La inclinación justa (Dilema), escrito por Luisa Pallarés El poemario nos habla de noventa habitaciones. No habla de casa. La casa es algo así como la geografía de nuestra extensión. La casa es lo propio, no tanto en el sentido de propiedad como de pertenencia, como aquellos que nos constituye, como aquello que somos. Pero Luisa se centra en uno de los elementos de la casa, las habitaciones, porque no transcurre exactamente en una casa, aunque la poeta lo haga, de algún modo posible, al habitar ese lugar de noventa habitaciones. Solo se habita el lugar que nos permite ser y estar, que nos reúne. Allí donde el presente es puro, casi a la fuerza. «¿Dónde iremos cuando se haya caído/ todo lo que ordenadamente amábamos?», «¿Dónde se entierra/ el yo después de haber vivido?».

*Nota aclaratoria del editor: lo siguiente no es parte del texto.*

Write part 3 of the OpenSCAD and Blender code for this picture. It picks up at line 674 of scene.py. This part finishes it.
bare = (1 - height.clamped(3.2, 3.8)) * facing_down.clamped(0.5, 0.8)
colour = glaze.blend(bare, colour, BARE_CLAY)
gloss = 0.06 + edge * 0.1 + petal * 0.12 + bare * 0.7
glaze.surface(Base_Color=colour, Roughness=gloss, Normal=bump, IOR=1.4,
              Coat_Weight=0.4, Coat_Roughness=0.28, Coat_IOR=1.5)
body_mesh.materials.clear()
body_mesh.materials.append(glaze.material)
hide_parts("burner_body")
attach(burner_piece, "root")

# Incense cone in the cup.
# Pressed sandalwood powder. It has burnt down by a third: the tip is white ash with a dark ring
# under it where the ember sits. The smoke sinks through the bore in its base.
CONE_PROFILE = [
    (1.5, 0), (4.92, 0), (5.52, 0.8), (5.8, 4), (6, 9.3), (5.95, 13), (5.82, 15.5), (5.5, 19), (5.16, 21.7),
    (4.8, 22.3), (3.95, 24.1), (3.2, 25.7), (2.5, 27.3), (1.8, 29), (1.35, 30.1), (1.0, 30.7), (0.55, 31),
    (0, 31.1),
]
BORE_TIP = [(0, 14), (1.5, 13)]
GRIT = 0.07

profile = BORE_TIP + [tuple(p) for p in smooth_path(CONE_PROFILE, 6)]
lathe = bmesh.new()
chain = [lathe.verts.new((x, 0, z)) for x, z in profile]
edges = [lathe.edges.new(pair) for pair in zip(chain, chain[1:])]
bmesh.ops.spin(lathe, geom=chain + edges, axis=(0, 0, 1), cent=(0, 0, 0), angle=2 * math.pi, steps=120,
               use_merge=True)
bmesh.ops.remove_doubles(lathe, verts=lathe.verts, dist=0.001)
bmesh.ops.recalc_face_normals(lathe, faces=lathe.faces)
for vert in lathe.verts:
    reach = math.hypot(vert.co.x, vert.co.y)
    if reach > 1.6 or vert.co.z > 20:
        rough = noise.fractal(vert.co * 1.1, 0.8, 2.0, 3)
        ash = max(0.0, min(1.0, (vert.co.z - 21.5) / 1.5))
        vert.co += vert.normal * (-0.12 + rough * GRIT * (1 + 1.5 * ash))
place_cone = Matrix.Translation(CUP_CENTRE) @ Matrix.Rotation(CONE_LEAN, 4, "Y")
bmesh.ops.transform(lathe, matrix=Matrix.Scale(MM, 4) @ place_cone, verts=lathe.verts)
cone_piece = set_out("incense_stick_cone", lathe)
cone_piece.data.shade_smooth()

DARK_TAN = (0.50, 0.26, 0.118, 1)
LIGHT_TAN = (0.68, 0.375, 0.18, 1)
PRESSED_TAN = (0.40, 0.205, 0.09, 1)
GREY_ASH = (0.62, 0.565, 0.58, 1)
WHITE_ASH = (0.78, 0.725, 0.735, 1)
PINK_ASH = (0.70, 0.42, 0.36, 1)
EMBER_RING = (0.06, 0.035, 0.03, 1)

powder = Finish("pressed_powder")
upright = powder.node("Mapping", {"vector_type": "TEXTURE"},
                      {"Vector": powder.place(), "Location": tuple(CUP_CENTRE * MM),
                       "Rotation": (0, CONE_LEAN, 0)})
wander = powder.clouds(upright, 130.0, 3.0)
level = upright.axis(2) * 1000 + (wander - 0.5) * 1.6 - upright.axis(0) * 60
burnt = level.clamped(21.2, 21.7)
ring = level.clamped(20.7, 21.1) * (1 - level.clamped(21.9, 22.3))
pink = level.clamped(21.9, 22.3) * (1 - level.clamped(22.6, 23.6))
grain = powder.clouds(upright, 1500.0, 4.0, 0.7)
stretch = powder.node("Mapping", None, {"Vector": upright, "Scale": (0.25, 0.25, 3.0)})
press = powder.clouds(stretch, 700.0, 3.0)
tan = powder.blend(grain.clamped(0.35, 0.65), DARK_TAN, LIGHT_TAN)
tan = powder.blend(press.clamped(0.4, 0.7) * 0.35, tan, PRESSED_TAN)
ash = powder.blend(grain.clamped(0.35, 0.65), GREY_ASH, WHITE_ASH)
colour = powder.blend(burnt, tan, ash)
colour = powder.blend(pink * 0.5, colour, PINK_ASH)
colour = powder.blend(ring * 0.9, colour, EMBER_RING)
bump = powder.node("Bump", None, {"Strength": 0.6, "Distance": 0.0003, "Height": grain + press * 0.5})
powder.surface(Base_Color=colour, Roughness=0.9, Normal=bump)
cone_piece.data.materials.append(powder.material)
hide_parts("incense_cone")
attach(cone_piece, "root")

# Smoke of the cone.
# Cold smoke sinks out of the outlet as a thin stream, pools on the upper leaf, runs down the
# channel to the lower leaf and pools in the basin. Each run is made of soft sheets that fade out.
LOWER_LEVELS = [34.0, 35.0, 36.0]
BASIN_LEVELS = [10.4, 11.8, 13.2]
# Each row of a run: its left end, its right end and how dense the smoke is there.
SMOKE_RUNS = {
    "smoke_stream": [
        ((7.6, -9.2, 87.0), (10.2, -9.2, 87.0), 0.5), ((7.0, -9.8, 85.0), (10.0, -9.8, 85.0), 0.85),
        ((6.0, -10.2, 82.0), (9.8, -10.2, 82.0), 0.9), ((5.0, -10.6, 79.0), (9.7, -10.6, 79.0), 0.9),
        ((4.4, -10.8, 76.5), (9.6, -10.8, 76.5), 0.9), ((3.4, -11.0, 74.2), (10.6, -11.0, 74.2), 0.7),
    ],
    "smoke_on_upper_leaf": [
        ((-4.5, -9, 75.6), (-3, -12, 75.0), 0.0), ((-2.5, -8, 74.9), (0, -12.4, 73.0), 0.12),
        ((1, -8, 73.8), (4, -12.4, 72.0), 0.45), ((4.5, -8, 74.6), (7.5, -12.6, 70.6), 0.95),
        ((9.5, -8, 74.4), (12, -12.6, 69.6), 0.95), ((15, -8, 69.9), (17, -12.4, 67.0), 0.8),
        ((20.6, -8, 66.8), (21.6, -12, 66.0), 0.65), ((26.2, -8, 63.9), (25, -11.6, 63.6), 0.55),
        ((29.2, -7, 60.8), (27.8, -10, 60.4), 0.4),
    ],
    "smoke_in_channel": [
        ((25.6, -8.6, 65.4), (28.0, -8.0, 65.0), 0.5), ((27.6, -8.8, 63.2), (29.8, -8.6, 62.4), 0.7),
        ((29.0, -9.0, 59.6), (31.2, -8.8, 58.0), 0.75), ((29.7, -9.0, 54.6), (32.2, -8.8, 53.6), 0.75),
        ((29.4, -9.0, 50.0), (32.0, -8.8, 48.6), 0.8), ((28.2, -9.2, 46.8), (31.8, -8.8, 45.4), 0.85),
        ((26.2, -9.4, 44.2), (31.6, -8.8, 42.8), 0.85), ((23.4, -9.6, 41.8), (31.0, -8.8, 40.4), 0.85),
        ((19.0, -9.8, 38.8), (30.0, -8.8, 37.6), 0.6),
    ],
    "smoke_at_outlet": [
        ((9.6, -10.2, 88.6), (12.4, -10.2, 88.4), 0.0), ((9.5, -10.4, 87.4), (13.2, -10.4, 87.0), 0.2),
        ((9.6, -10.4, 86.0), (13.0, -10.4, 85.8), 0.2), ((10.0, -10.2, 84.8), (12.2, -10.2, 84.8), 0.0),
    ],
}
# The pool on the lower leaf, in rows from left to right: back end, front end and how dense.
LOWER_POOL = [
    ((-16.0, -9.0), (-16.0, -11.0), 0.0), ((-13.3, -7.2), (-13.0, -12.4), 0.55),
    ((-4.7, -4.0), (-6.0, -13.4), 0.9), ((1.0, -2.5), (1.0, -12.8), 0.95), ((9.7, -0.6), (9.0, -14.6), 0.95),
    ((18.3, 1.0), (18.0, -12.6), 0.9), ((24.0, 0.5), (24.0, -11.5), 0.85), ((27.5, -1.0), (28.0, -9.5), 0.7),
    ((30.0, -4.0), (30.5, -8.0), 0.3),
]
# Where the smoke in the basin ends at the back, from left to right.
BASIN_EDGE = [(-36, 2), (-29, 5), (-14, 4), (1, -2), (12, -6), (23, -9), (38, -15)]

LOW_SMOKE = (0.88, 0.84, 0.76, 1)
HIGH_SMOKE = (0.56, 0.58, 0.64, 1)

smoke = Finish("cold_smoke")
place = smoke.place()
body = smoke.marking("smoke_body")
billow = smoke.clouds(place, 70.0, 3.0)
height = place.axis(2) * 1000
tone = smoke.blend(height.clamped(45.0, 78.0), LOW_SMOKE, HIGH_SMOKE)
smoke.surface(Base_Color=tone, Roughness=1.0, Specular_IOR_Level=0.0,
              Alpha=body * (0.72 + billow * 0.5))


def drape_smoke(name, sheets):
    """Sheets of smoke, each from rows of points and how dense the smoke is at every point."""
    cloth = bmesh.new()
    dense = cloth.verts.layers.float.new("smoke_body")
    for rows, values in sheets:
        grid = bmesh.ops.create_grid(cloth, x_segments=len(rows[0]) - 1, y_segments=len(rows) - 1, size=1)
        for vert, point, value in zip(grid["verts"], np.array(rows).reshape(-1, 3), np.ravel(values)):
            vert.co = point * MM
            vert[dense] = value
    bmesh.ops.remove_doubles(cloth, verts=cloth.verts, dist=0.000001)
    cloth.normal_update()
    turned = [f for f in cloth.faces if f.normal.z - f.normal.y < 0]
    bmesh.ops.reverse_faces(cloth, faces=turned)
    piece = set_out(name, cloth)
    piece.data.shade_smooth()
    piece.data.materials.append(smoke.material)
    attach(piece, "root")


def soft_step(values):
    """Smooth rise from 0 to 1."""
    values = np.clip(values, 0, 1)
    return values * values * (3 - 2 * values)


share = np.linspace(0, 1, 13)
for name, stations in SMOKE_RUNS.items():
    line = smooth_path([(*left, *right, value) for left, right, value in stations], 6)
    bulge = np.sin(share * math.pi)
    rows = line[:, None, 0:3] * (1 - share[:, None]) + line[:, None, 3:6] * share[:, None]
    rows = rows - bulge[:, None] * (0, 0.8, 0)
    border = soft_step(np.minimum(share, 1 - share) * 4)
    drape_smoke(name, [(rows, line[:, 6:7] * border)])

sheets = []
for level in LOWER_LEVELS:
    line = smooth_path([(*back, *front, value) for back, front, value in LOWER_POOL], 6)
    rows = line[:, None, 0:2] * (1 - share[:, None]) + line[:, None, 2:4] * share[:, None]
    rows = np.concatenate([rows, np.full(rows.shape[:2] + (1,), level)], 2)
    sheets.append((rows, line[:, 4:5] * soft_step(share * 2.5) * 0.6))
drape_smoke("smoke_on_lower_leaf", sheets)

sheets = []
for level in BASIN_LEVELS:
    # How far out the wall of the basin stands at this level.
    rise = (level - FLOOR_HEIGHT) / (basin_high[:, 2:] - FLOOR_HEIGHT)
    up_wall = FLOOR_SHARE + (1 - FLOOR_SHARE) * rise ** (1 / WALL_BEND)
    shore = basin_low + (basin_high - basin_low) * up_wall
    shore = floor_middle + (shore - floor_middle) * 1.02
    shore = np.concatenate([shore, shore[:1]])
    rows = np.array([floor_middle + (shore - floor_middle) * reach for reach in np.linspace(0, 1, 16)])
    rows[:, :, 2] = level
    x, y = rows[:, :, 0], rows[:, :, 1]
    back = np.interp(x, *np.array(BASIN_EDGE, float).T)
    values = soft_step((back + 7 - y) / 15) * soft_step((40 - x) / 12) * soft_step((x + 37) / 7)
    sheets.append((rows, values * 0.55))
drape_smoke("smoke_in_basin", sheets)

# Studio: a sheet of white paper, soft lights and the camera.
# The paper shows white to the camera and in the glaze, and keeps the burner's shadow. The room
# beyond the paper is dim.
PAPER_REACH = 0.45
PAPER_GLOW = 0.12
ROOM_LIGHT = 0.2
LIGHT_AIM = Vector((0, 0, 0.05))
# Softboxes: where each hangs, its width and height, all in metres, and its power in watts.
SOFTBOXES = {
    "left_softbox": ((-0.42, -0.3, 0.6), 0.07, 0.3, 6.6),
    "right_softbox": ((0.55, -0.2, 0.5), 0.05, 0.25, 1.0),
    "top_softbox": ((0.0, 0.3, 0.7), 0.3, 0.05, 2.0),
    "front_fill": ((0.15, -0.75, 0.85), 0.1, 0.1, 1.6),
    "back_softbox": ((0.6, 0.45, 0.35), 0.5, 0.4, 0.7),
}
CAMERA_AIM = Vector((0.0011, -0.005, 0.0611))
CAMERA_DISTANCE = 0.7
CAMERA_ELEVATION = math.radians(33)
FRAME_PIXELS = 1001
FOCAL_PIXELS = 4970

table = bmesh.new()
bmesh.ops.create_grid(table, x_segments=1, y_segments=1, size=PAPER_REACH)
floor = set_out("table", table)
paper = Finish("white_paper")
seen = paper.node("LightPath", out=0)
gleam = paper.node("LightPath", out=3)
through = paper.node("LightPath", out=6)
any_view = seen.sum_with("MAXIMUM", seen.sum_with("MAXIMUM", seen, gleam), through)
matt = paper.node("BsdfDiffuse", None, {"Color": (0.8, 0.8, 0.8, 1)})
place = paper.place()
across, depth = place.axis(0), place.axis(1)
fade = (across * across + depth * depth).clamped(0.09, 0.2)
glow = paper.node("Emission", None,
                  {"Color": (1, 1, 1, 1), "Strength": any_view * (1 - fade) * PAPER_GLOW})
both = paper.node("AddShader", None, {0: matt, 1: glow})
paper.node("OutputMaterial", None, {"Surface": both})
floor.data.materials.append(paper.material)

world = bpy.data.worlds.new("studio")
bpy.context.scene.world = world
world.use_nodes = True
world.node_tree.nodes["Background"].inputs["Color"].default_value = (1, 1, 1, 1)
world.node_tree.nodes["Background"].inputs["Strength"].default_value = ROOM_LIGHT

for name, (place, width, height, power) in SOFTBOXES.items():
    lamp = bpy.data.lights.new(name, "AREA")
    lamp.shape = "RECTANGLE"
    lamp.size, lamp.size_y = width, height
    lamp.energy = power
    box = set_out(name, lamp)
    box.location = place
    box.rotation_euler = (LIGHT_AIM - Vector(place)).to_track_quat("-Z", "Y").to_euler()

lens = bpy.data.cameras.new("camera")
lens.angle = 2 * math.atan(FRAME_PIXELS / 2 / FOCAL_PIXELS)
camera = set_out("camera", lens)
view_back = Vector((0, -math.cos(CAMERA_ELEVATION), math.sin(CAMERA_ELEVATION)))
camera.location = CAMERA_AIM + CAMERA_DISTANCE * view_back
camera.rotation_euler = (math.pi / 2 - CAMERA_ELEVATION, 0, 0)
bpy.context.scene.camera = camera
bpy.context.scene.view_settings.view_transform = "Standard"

El poemario de Luisa nos recuerda algo que, de tan sencillo y prístino, olvidamos a menudo: que la vid se recibe simplemente estando. Se la acoge, a la vida, dejándose acoger. «Este es el hogar de las desapariciones», se nos dice, al tiempo que leemos que en ese hogar, ese hogar de noventa habitaciones, «la vida aún es apacible». Esto contrasta radicalmente con la vida que llevamos, la vida que en apariencia es más vida porque, escamoteando la contingencia, jugamos a pensar que tiene por delante más años, más tiempo. Nuestras vidas son muchas cosas salvo apacibles. Porque detestan lo sencillo. Y la memoria de lo importante: «Mi cielo será el rostro que de mí recuerdes,/ atraviesa mi luz cuando camines».

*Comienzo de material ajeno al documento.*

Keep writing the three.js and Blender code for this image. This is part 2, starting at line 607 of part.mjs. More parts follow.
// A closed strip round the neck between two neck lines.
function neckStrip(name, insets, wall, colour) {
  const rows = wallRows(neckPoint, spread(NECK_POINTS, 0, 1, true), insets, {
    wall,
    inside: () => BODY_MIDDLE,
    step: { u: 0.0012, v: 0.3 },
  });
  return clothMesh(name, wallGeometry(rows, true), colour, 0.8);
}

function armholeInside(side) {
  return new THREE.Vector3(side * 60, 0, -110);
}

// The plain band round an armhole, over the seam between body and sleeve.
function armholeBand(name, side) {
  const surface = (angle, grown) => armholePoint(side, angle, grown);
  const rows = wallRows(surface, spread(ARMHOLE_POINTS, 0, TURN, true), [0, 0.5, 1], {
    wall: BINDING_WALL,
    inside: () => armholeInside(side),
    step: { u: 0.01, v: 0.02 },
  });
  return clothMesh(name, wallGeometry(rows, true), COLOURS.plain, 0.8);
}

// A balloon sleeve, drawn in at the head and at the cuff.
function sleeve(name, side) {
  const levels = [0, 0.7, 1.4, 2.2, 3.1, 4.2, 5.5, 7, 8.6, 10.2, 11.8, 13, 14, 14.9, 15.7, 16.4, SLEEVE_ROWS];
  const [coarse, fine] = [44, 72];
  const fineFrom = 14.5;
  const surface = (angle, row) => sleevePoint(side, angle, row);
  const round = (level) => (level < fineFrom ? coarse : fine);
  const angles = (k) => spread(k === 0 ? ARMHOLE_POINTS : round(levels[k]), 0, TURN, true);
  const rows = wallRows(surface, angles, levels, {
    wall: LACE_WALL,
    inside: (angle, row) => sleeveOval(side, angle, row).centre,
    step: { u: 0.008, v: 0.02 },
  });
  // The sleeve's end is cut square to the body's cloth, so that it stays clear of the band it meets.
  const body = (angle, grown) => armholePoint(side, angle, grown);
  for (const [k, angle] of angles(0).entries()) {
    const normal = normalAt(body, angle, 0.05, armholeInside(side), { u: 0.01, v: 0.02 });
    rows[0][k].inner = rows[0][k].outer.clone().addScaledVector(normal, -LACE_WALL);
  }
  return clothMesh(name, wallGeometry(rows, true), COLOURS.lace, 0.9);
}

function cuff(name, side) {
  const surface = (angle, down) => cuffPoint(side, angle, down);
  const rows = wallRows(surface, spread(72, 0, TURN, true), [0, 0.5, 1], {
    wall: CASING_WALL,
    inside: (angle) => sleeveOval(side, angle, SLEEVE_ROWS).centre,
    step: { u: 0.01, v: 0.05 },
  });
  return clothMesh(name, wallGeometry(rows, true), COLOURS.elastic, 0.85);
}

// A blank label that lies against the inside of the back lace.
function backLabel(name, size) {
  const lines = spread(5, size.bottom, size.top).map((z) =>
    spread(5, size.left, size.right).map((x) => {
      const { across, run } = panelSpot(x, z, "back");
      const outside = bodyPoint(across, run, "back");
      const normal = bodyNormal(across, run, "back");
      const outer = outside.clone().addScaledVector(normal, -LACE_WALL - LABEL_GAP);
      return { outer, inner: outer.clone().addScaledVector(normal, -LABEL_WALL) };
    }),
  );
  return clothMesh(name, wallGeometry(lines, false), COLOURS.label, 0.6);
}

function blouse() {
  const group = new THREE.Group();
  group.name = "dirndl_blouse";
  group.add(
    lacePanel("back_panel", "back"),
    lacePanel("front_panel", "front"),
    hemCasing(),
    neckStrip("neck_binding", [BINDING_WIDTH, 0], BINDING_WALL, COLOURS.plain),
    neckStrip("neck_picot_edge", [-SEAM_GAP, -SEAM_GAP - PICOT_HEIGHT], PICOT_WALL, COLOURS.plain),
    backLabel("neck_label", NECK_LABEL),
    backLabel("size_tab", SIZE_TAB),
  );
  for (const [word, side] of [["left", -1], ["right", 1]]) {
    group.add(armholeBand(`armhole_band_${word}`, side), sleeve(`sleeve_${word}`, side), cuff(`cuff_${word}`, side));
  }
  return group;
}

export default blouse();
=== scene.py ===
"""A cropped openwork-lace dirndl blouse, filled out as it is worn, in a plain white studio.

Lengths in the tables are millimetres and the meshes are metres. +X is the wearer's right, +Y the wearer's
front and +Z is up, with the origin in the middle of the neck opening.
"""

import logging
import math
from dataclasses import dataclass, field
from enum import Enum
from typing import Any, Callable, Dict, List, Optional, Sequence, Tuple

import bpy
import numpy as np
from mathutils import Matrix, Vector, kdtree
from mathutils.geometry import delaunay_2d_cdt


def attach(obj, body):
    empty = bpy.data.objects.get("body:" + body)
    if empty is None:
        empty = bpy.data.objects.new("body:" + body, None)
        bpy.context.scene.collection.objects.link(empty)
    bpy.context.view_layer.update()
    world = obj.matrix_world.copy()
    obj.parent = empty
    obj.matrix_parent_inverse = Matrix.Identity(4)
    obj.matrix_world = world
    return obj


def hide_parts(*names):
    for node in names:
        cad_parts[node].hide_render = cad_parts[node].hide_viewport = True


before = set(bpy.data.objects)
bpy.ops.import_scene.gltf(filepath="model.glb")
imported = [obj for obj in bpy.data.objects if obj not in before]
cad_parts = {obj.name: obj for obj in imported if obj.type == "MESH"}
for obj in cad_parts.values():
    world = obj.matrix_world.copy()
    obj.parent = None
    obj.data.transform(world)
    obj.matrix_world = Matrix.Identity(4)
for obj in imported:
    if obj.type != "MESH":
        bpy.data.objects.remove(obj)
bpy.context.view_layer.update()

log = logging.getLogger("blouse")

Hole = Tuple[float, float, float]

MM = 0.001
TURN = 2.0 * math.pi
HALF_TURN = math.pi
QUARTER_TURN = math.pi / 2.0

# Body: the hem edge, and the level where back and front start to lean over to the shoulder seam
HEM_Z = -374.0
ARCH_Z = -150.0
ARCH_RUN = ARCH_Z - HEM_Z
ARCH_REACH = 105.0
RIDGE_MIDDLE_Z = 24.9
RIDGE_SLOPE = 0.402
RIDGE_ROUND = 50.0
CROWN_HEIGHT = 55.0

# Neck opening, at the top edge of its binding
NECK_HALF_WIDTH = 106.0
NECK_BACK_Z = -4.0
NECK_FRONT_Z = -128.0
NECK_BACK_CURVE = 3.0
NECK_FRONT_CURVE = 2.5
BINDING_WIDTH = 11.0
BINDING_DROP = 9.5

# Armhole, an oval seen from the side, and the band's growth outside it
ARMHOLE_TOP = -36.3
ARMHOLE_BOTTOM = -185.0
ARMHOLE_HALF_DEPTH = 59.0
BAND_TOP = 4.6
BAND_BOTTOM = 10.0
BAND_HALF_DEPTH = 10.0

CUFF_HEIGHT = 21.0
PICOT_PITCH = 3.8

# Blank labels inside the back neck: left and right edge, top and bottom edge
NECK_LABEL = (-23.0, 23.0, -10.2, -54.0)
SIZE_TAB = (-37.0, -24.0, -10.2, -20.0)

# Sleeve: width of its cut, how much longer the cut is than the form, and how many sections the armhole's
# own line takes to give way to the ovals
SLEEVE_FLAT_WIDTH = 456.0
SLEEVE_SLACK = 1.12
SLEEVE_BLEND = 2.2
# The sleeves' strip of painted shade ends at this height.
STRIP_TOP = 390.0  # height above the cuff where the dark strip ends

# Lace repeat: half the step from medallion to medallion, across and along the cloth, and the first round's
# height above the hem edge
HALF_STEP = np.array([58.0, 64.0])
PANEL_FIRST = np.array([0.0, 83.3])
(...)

Escribió Baudelaire que «en ciertos estados del alma casi sobrenaturales, la profundidad de la vida se revela enteramente en cualquier espectáculo ordinario que tengamos ante los ojos: se vuelve su símbolo». De esto nos habla La inclinación justa, esa que permite el contacto y el impacto del otro, de lo otro, y no una imposición de nuestros sobre la exterioridad. Es una dialéctica sin solución posible, es una búsqueda de sentido, como sucede en el poema. ¿Qué significa la vida de cada cual? Nada, si no hacemos de ella una parábola, un fruto al que regamos con sentido, llena de misterio, de irracionalidad, de belleza y dolor. Así como no hay palabra aislada sino sintagma, es decir, conjunto, lo común, nuestras vidas transcurren entre las pérdidas y los hallazgos, con vista panorámica. 

Luisa pareciera atisbar por las cerraduras de cada una de estas noventa habitaciones para que viéramos un retazo de las vidas que transcurren en su interior, para que el lector componga el tapiz. Hay «conciencia compartida». Una liturgia del compartir. Como quien parte el pan, que no parte sino que reúne. 

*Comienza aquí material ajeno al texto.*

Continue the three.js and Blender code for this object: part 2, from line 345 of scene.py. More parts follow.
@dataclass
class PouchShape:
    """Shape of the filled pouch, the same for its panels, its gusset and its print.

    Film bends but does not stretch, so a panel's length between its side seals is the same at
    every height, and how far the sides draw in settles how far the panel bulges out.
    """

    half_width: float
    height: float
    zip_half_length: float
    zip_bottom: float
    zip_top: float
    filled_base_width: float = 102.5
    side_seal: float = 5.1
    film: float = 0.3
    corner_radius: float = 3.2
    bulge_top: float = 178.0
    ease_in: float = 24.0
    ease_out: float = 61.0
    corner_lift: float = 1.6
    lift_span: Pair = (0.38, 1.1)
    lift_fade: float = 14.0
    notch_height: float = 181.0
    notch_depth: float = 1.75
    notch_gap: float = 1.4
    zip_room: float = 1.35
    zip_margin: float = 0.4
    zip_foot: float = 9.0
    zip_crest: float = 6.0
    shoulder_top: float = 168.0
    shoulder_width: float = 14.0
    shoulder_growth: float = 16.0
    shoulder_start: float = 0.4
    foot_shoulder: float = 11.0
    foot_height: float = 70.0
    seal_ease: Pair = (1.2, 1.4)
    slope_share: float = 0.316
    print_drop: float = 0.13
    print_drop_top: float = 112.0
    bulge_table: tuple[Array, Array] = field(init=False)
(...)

«Si tú caes me quedaré sin esquina», escribe Luisa. Lo desconocido siempre cuestiona a lo propio, muestra otras posibilidades, nos ofrece otras perspectivas, nos saca de la seguridad de lo ya conocido, de lo ya vivido. Enriquece, dilata. Como este tiempo del poemario que se ensancha. Es un tiempo horizontal porque parece no transcurrir, tan acostumbrados como estamos a sentir el tiempo solo cuando lo cebamos de actividades. El tiempo de la soledad, del silencio, de la no acción, de la mirada que interroga no le interesa al sistema. Porque no consume, aunque nos consuma. Pero el tiempo del que nos habla Luisa sobre todo es vertical, por ahonda, porque se queda inscrito en nuestra memoria, porque nos des-coloca. Es un tiempo de lo pequeño, de lo que nadie puede darse a sí mismo, la alteridad. La diferencia. La fragilidad. «Aquí hacemos amistad con los que no elegimos». 

«Envejecer/ con poco adorno, terminar sin fatiga». ¿Hay algo más deseable que esto? Sobre todo cuando uno contempla cómo se van sus padres y se reconoce en ellos, porque cada cual, apenas si somos esos dos viejitos.